Por Pedro Brieger
El pedido de prisión para la expresidenta y actual vicepresidenta de la Argentina, Cristina Fernández de Kirchner (CFK), reaviva el debate sobre las transformaciones estructurales que intentan los gobiernos que se definen como populares en América Latina.
Una de las características del llamado lawfare -con la activa participación de los principales medios de comunicación masivos- es que la población crea que los juicios contra dirigentes populares están desprovistos de intencionalidad política y que solo tendrían como objetivo enjuiciar a alguien que ha violado las leyes. Con ese fin, insisten en señalar que las personas enjuiciadas tienen todas las garantías legales para su defensa. Hay algo de verdad, pero una verdad a medias que es una trampa. El juicio político en 2013 contra Dilma Rousseff duró meses y pudo presentar su defensa ante el Congreso, así como lo pudo hacer Fernando Lugo en Paraguay en 2012, aunque luego lo destituyeron en apenas 48 horas. Y también es el caso de Cristina Fernández de Kirchner, aunque la sentencia parece escrita de antemano.

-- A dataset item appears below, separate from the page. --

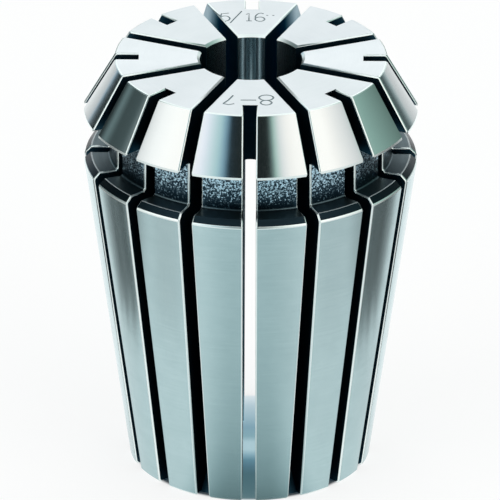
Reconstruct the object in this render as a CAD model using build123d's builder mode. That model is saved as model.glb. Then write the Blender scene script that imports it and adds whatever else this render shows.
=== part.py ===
from build123d import *
import os
from math import hypot, radians, sqrt, tan

# ER collet, 25 size: a slotted steel sleeve that grips a round shank.
# Millimetres, +Z up. The origin is on the axis, in the plane of the rear end.
# The front end, where the tool goes in, is at the top.

# Overall
total_length = 34.0
largest_diameter = 26.0
bore_diameter = 8.0

# Outside profile, from the rear end up
seat_half_angle = 8.0
shoulder_height = 26.0
shoulder_chamfer = 0.5
groove_width = 3.6
groove_diameter = 22.0
groove_corner_facet = 0.15
rim_land = 0.2
nose_half_angle = 30.0

# Slots: as many from each end, set midway between each other
slots_per_end = 8
slot_width = 1.0
saw_diameter = 50.0
saw_clear_of_axis = 1.7
front_notch_depth = 1.85
rear_notch_depth = 0.8

# Edge breaks
slot_edge_break = 0.12
face_edge_break = 0.1
seat_edge_break = 0.12
rear_edge_break = 0.2
front_bore_chamfer = 0.2
rear_bore_chamfer = 0.3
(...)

La fachada democrática es la que marca la gran diferencia con los sangrientos golpes de Estado del siglo veinte como los que derrocaron a Juan Domingo Perón en la Argentina en 1955 o a Salvador Allende en Chile en 1973, solo para nombrar algunos de los más emblemáticos. En ambos casos se acusó a los gobernantes de violar las leyes porque se atrevieron a modificar las estructuras económicas, sociales y jurídicas creadas por los fundadores de la patria. Es verdad, es lo que intentaban hacer, y por eso los derrocaron. Para muestra basta un simple botón: en 1954 el peronismo modificó las tradicionales estructuras jurídicas para habilitar el divorcio vincular. Quienes siempre habían gobernado no lo pudieron tolerar. Luego del golpe cívico-militar de 1955 se lo anuló y hubo que esperar hasta que el gobierno electo de Raúl Alfonsín lo rehabilitara en 1987.

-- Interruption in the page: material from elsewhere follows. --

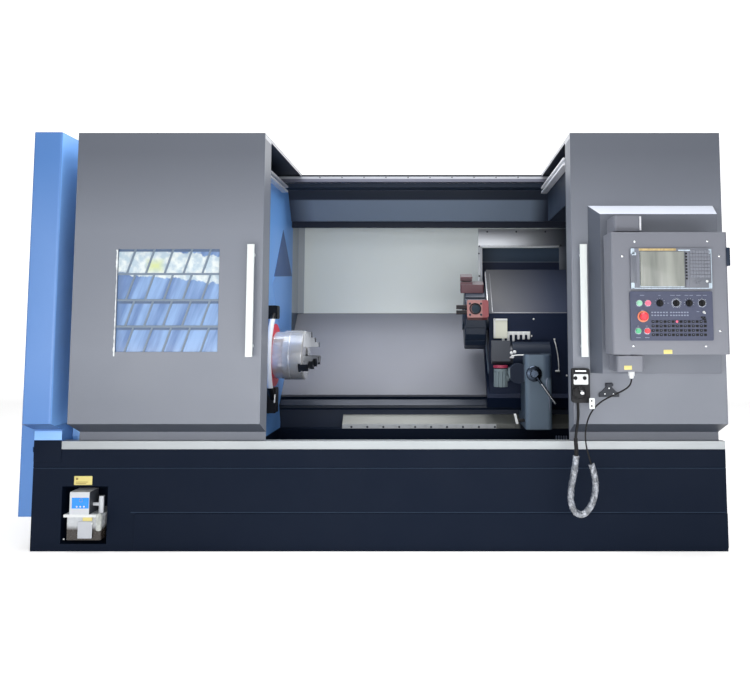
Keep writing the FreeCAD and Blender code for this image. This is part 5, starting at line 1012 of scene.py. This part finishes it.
# %% Pendant plate, marks, wheel crank and bar
pendant_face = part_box("hand_pendant")[0][1]
wheel_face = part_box("pendant_wheel")[0][1]
put("pendant_plate", tile((0.076, 0.054, 0.0010, 0.006, 0.0003, 24), 1.0565, 0.9180, pendant_face),
    white_plastic, "right_door")
dial_scales = [onto(scale_marks(5, 30, 120, 0.0135, 0.0035, 0.0012), front(x, 0.925, pendant_face - 0.001))
               for x in (1.028, 1.076)]
put("pendant_scales", dial_scales, black_plastic, "right_door")
wheel_marks = onto(scale_marks(50, 0, 352.8, 0.0315, 0.0045, 0.0009), front(1.048, 0.850, wheel_face))
put("wheel_marks", wheel_marks, faint_mark, "pendant_wheel")
crank = stack([0.0075, 0.0085, 0.0105, 0.0112, 0.0100, 0.0060, 0.0010],
              [0.0, 0.006, 0.009, 0.014, 0.018, 0.0205, 0.021], steps=24)
put("wheel_crank", onto(crank, front(1.0545, 0.853, wheel_face)), bright_steel, "pendant_wheel")
grip = onto(hoop(0.0300, 0.0350, 0.0030), front(1.048, 0.850, wheel_face))
put("wheel_grip", grip, black_rubber, "pendant_wheel")
bar = plate(0.058, 0.008, 0.004, 0.0035, 0.0015)
put("pendant_bar", onto(bar, front(1.0555, 0.9615, pendant_face)), bright_steel, "right_door")
print("pendant face at", round(pendant_face, 4))

# %% The hook beside it
def flat_shape(outline, thick, soft=0.0015):
    """A sheet cut to an outline: its rings are the outline, drawn in towards its middle at the front edge."""
    outline = np.asarray(outline, float)
    middle = outline.mean(axis=0)
    inward = middle + (outline - middle) * (1.0 - soft / np.abs(outline - middle).max())
    rings = [(outline, 0.0), (outline, thick - soft), (inward, thick)]
    return closed(np.stack([np.column_stack([ring, np.full(len(ring), height)]) for ring, height in rings]))


hook_low, hook_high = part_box("pendant_hook")
hook_middle = (hook_low[0] + hook_high[0]) / 2
hook_outline = np.array([(-0.053, 0.0), (0.053, 0.0), (0.053, 0.022), (0.036, 0.030), (0.017, 0.050),
                         (0.017, 0.073), (-0.017, 0.073), (-0.017, 0.050), (-0.036, 0.030),
                         (-0.053, 0.022)])
hook_plate = onto(flat_shape(hook_outline, 0.010), front(hook_middle, hook_low[2], hook_high[1]))
hook_lip = tile((0.034, 0.014, hook_high[1] - hook_low[1], 0.003), hook_middle, hook_high[2] - 0.008,
                hook_high[1])
hook_grey = paint("hook_dark_paint", (46, 50, 58), gloss=0.45, edge=0.001, shine=0.3)
hook = put("hook_plate", [hook_plate, hook_lip], hook_grey, "right_door")
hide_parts("pendant_hook")
hook_holes = [(hook_middle + x, hook_low[2] + z) for x, z in ((0.0, 0.046), (-0.022, 0.017), (0.022, 0.017))]
hook_screws = screws(0.0042, hook_holes, hook_high[1] - 0.010)
put("hook_screws", hook_screws, bright_steel, "right_door")
print("hook from", [round(side, 3) for side in hook_low])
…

El mayor de los pecados de todos los gobiernos que intentan incluir a las grandes mayorías es modificar las reglas de juego económicas, jurídicas y sociales que históricamente fueron diseñadas y manejadas por una minoría en su beneficio. Siempre hay que recordar que los Estados nacionales en América Latina se estructuraron desde su nacimiento alrededor de las clases sociales que los crearon, conjugando el poder político con el económico, diplomático, jurídico, militar y mediático, indispensables todos para legislar a favor de quienes, justamente, habían creado dichos Estados. Va de suyo que cualquier poder político-económico necesita de los medios masivos de difusión, adecuados a cada momento histórico, para generar los consensos necesarios que les permita mantener a la mayoría de la población convencida de que dicho poder es el natural. Y que no se lo puede tocar.
El problema que tienen hoy quienes ejercieron el poder durante décadas es la imposibilidad de derrocar gobiernos populares por la vía “tradicional” de los golpes de Estado como en el siglo veinte, cuando cerraban los parlamentos, postergaban de manera indefinida las elecciones, prohibían los partidos políticos y sindicatos, había una férrea censura, represión, muertes y desapariciones.

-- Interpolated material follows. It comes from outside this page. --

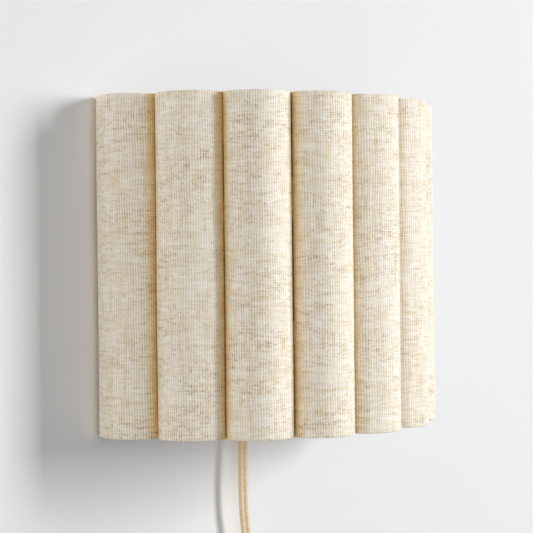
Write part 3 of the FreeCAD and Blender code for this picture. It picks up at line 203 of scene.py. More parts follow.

La imposibilidad, por ahora, de los poderes civiles de recurrir a las Fuerzas Armadas para destituir de manera directa y violenta gobiernos progresistas electos ha llevado a que los sectores sociales que históricamente controlaron al Poder Judicial utilicen nuevos métodos para debilitar y derrocar a estos gobiernos. Y de esto se trata el “lawfare”: minar el poder de los gobiernos populares para que se desmoronen en nombre de las instituciones y la defensa de “la república” utilizando una fachada democrática.
Por eso, cuando destituyeron a Manuel Zelaya en Honduras en 2009, a Fernando Lugo en Paraguay en 2012, a Dilma Rousseff en Brasil en 2016 e incluso a Evo Morales en Bolivia en 2019, se intentó mantener un relativo grado de “institucionalidad” respetando los cronogramas electorales establecidos en los tres primeros y convocando a un nuevo proceso electoral en Bolivia. Sin embargo, oh casualidad, quienes más insisten en respetar la institucionalidad niegan que hubo en un golpe de Estado que derrocó a Evo Morales en 2019.
En el caso argentino, históricamente fue el peronismo -con todas sus contradicciones- el que intentó modificar las estructuras. La maraña jurídica, que solo pueden comprender especialistas, está diseñada para que no se vea que lo esencial es invisible a los ojos. Pero esta a la vista: la persecución a Cristina Fernández de Kirchner no es jurídica, es política.